THE Border Medical Association says Victorian Premier Daniel Andrews has the opportunity to save Albury Wodonga Health by supporting a new hospital for the Twin Cities.
Its chair Barb Robertson was commenting after Mr Andrews told parliament this week of his ministerial role in creating the cross border service and said he would meet MP Bill Tilley to discuss health care on the Border.
"It is clear that Mr Andrews is still proud of his efforts as health minister to take the bold step of creating Albury Wodonga Health but the reality is we need much more than that," Dr Robertson said.
"If he was the minister that created us will he be the premier that helped save us?"
Dr Robertson believes the key question for Mr Andrews when he meets with Mr Tilley is "will he commit to a new hospital?".
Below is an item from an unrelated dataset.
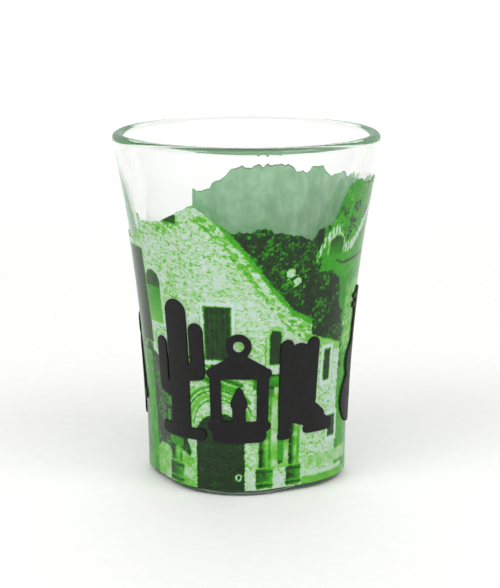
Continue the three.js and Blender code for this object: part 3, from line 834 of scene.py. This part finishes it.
# Colours by position on a ramp, as screen values.
BACKING_TONES = [
    (0.4, (0.40, 0.60, 0.43)),
    (0.5, (0.46, 0.64, 0.48)),
    (0.6, (0.54, 0.70, 0.56)),
]
INK_TONES = [
    (0.0, (0.05, 0.08, 0.05)),
    (0.22, (0.08, 0.25, 0.03)),
    (0.5, (0.17, 0.58, 0.01)),
    (0.7, (0.43, 0.72, 0.25)),
    (0.88, (0.68, 0.79, 0.67)),
    (1.0, (0.75, 0.81, 0.83)),
]
RUBBER_TONES = [
    (0.3, (0.06, 0.062, 0.06)),
    (0.55, (0.085, 0.088, 0.085)),
    (0.8, (0.13, 0.133, 0.13)),
]
FLOOR_TONES = [(0.2, (0.955, 0.955, 0.95)), (0.8, (0.97, 0.97, 0.965))]
SKY_TONES = [(0.0, (1, 1, 1)), (0.25, (0.95, 0.95, 0.95)), (0.7, (0.85, 0.85, 0.85))]


def rgb(red, green, blue):
    """Linear colour from screen values."""
    return (*((value / 12.92 if value <= 0.04045 else ((value + 0.055) / 1.055) ** 2.4)
              for value in (red, green, blue)), 1)


class Nodes:
    """Adds shader nodes to one material or world and joins them up."""

    def __init__(self, owner):
        owner.use_nodes = True
        self.tree = owner.node_tree
        self.tree.nodes.clear()

    def add(self, kind, output=0, **inputs):
        """One node. Inputs go by socket name, or by _ and a number; the answer is one output socket."""
        node = self.tree.nodes.new(kind)
        for name, value in inputs.items():
            key = int(name[1:]) if name[0] == "_" else name.replace("_", " ")
            socket = node.inputs[key]
            if isinstance(value, bpy.types.NodeSocket):
                self.tree.links.new(value, socket)
            else:
                socket.default_value = value
        return node.outputs[output] if node.outputs else None

    def maths(self, operation, first, second=0.0, third=0.0):
        result = self.add("ShaderNodeMath", _0=first, _1=second, _2=third)
        result.node.operation = operation
        return result

    def attribute(self, name):
        result = self.add("ShaderNodeAttribute", "Fac")
        result.node.attribute_name = name
        return result

    def noise(self, scale, detail=2.0, roughness=0.5, stretch=(1, 1, 1)):
        """Noise from 0 to 1 over the object, in cells of about 1/scale millimetres."""
        place = self.add("ShaderNodeTexCoord", "Object")
        per_mm = tuple(value / MM for value in stretch)
        moved = self.add("ShaderNodeMapping", Vector=place, Scale=per_mm)
        return self.add(
            "ShaderNodeTexNoise", Vector=moved, Scale=scale, Detail=detail, Roughness=roughness
        )

    def ramp(self, value, stops):
        """Colour for a value, by (position, screen colour) stops."""
        colour_out = self.add("ShaderNodeValToRGB", Fac=value)
        colours = colour_out.node.color_ramp
        while len(colours.elements) < len(stops):
            colours.elements.new(0.5)
        for element, (position, colour) in zip(colours.elements, stops):
            element.position = position
            element.color = rgb(*colour)
        return colour_out

    def spread(self, value, low, high):
        """Maps 0-1 to low-high."""
        return self.add("ShaderNodeMapRange", Value=value, To_Min=low, To_Max=high)

    def bump(self, height, strength, distance_mm):
        return self.add("ShaderNodeBump", Height=height, Strength=strength, Distance=distance_mm * MM)

    def finish(self, shader, output="ShaderNodeOutputMaterial", volume=None):
        inputs = {"Surface": shader}
        if volume:
            inputs["Volume"] = volume
        self.add(output, **inputs)


def clear_glass():
    """Pressed glass, faintly green through its thickness, that lets lamp light through."""
    material = bpy.data.materials.new("clear_glass")
    nodes = Nodes(material)
    ripple = nodes.bump(nodes.noise(0.14, 1.0), 0.25, 0.03)
    haze = nodes.spread(nodes.noise(0.6, 3.0), 0.0, 0.03)
    body = nodes.add(
        "ShaderNodeBsdfPrincipled", Base_Color=rgb(1, 1, 1), Roughness=haze, IOR=1.5,
        Transmission_Weight=1.0, Normal=ripple,
    )
    passing = nodes.add("ShaderNodeBsdfTransparent", Color=rgb(0.97, 0.98, 0.97))
    to_lamp = nodes.add("ShaderNodeLightPath", "Is Shadow Ray")
    surface = nodes.add("ShaderNodeMixShader", _0=to_lamp, _1=body, _2=passing)
    tint = nodes.add("ShaderNodeVolumeAbsorption", Color=rgb(0.55, 0.8, 0.6), Density=7.0)
    nodes.finish(surface, volume=tint)
    return material


def backing_ink():
    """Sage green under-print with faint upright streaks, lighter and darker at random."""
    material = bpy.data.materials.new("backing_ink")
    nodes = Nodes(material)
    # Upright noise streaks, lighter and darker, mixed into the ink's tone.
    streaks = nodes.noise(0.5, 3.0, 0.6, (1, 1, 0.2))
    clouds = nodes.noise(0.3, 4.0, 0.65)
    shade = nodes.maths("MULTIPLY_ADD", streaks, 0.35, nodes.maths("MULTIPLY", clouds, 0.65))
    colour = nodes.ramp(shade, BACKING_TONES)
    surface = nodes.add(
        "ShaderNodeBsdfPrincipled", Base_Color=colour, Roughness=nodes.spread(streaks, 0.35, 0.5),
        Specular_IOR_Level=0.2, Normal=nodes.bump(streaks, 0.3, 0.02),
    )
    nodes.finish(surface)
    return material


def picture_ink():
    """Glossy printed picture: the painted tone, broken up by fine print grain."""
    material = bpy.data.materials.new("picture_ink")
    nodes = Nodes(material)
    tone = nodes.attribute("tone")
    grain = nodes.noise(3.2, 3.0, 0.7)
    uneven = nodes.noise(0.5, 2.0)
    broken = nodes.maths("MULTIPLY_ADD", nodes.maths("SUBTRACT", grain, 0.5), 0.4, tone)
    broken = nodes.maths("MULTIPLY_ADD", nodes.maths("SUBTRACT", uneven, 0.5), 0.12, broken)
    colour = nodes.ramp(broken, INK_TONES)
    surface = nodes.add(
        "ShaderNodeBsdfPrincipled", Base_Color=colour, Roughness=nodes.spread(grain, 0.15, 0.3),
        Specular_IOR_Level=0.3, Normal=nodes.bump(grain, 0.2, 0.02),
    )
    nodes.finish(surface)
    return material


def black_rubber():
    """Charcoal rubber with a fine matte grain and faint scuffs."""
    material = bpy.data.materials.new("black_rubber")
    nodes = Nodes(material)
    grain = nodes.noise(7.0, 3.0, 0.6)
    scuffs = nodes.noise(0.9, 4.0, 0.65)
    colour = nodes.ramp(scuffs, RUBBER_TONES)
    surface = nodes.add(
        "ShaderNodeBsdfPrincipled", Base_Color=colour, Roughness=nodes.spread(scuffs, 0.4, 0.65),
        Specular_IOR_Level=0.22, Normal=nodes.bump(grain, 0.35, 0.03),
    )
    nodes.finish(surface)
    return material


def pale_floor():
    """Off-white paper with a faint tooth."""
    material = bpy.data.materials.new("pale_floor")
    nodes = Nodes(material)
    tooth = nodes.noise(0.4, 4.0)
    surface = nodes.add(
        "ShaderNodeBsdfPrincipled", Base_Color=nodes.ramp(tooth, FLOOR_TONES), Roughness=0.75,
        Normal=nodes.bump(tooth, 0.1, 0.05),
    )
    nodes.finish(surface)
    return material


# ---- Studio: camera, floor and light ----

VIEW_TURN = -28.0
CAMERA_PLACE = (0.644, -333.5, 104.1)
CAMERA_PITCH = 77.91
CAMERA_LENS = 115.2
CAMERA_REACH = (0.01, 20)
FLOOR_RADIUS = 4000.0
FLOOR_DROP = 0.03
FLOOR_SIDES = 96
SKY_STRENGTH = 0.58
LIGHT_BOUNCES = 32
GLASS_BOUNCES = 24

# Soft lamps: name, place, target, width, height and power in watts.
SOFTBOXES = [
    ("back", (0, 1300, 800), (0, 1500, 0), 1200, 1400, 17),
    ("front", (0, -450, 500), (0, 0, 30), 800, 250, 1.8),
    ("left", (-450, -350, 500), (0, 0, 30), 300, 300, 1.3),
    ("right", (450, -300, 500), (0, 0, 30), 300, 300, 1.2),
]


def seen_from_camera(x, y, z):
    """A place in metres, from millimetres right of, beyond and above the glass in the camera's view."""
    turn = math.radians(VIEW_TURN)
    return (
        (x * math.cos(turn) - y * math.sin(turn)) * MM,
        (x * math.sin(turn) + y * math.cos(turn)) * MM,
        z * MM,
    )


def make_camera():
    """A camera that looks slightly down on the front of the glass."""
    lens = bpy.data.cameras.new("camera")
    lens.lens = CAMERA_LENS
    lens.clip_start, lens.clip_end = CAMERA_REACH
    camera = bpy.data.objects.new("camera", lens)
    camera.location = seen_from_camera(*CAMERA_PLACE)
    camera.rotation_euler = (math.radians(CAMERA_PITCH), 0, math.radians(VIEW_TURN))
    bpy.context.scene.collection.objects.link(camera)
    bpy.context.scene.camera = camera


def make_floor(material):
    """A wide round floor, a hair below the glass."""
    angles = np.linspace(0, 2 * math.pi, FLOOR_SIDES, endpoint=False)
    points = polar_points(FLOOR_RADIUS, -FLOOR_DROP, angles) * MM
    mesh = bpy.data.meshes.new("floor")
    mesh.from_pydata(points, [], [list(range(len(angles)))])
    mesh.materials.append(material)
    floor = bpy.data.objects.new("floor", mesh)
    bpy.context.scene.collection.objects.link(floor)


def make_softbox(name, place, target, width, height, power):
    """A rectangular soft lamp at one place, aimed at another, in the camera's millimetres."""
    lamp = bpy.data.lights.new(name, "AREA")
    lamp.shape = "RECTANGLE"
    lamp.size, lamp.size_y = width * MM, height * MM
    lamp.energy = power
    box = bpy.data.objects.new(name, lamp)
    box.location = seen_from_camera(*place)
    aim = mathutils.Vector(seen_from_camera(*target)) - box.location
    box.rotation_euler = aim.to_track_quat("-Z", "Y").to_euler()
    bpy.context.scene.collection.objects.link(box)


def make_sky():
    """Even white surroundings, a little darker overhead."""
    world = bpy.data.worlds.new("studio")
    bpy.context.scene.world = world
    nodes = Nodes(world)
    direction = nodes.add("ShaderNodeTexCoord", "Generated")
    upward = nodes.add("ShaderNodeSeparateXYZ", "Z", Vector=direction)
    colour = nodes.ramp(upward, SKY_TONES)
    light = nodes.add("ShaderNodeBackground", Color=colour, Strength=SKY_STRENGTH)
    nodes.finish(light, "ShaderNodeOutputWorld")


canvas = paint_picture()
make_cup(clear_glass())
make_backing(backing_ink())
make_picture(canvas, picture_ink())
rubber = black_rubber()
for group, names in ((FRONT_GROUP, FRONT_MOTIFS), (BACK_GROUP, BACK_MOTIFS)):
    start, step = group
    for index, name in enumerate(names):
        make_relief(name, start + step * index, rubber)

make_floor(pale_floor())
make_camera()
make_sky()
for softbox in SOFTBOXES:
    make_softbox(*softbox)
scene = bpy.context.scene
scene.view_settings.view_transform = "Standard"
scene.cycles.max_bounces = LIGHT_BOUNCES
scene.cycles.glossy_bounces = GLASS_BOUNCES
scene.cycles.transmission_bounces = GLASS_BOUNCES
Association deputy chair David Clancy noted there also needed to be other governments involved in funding the medical hub.
"We need to continue to advocate as a community for a new hospital and we hope that all levels of government are willing to hear that call and act swiftly," Dr Clancy said.
The urgency for a new hospital has been highlighted this month with an internal emergency, known as a code yellow, declared to bolster capacity to meet big patient numbers at Albury and Wodonga's emergency departments.
"Our nursing staff, our junior medical staff, our allied health, they are all there 24 hours a day, working under extreme duress to continue to serve our community no matter how difficult it gets," Dr Clancy said.
A statement from Albury Wodonga Health board chairman Matt Burke was released on Friday reinforcing that the "executive and staff are committed to delivering safe, high quality services to our community and the wider region".
"We are actively working with the Victorian and NSW governments to ensure the needs of our region all well understood, and to champion investment in our service, in line with our clinical services plan," Mr Burke said.
"The board stands with its clinicians in support of a new hospital, which would bring all of our acute and sub-acute services together in one location.
"Our shared vision is to grow with the community over the next 20 years, increase the range and complexity of local services, and build local skills and expertise to deliver world class health care closer to home."
The clinical services plan was the forerunner to a master plan which has been presented to Victorian Health Minister Martin Foley who has not committed to make it public, prompting Mr Tilley to ask Mr Andrews about it in parliament.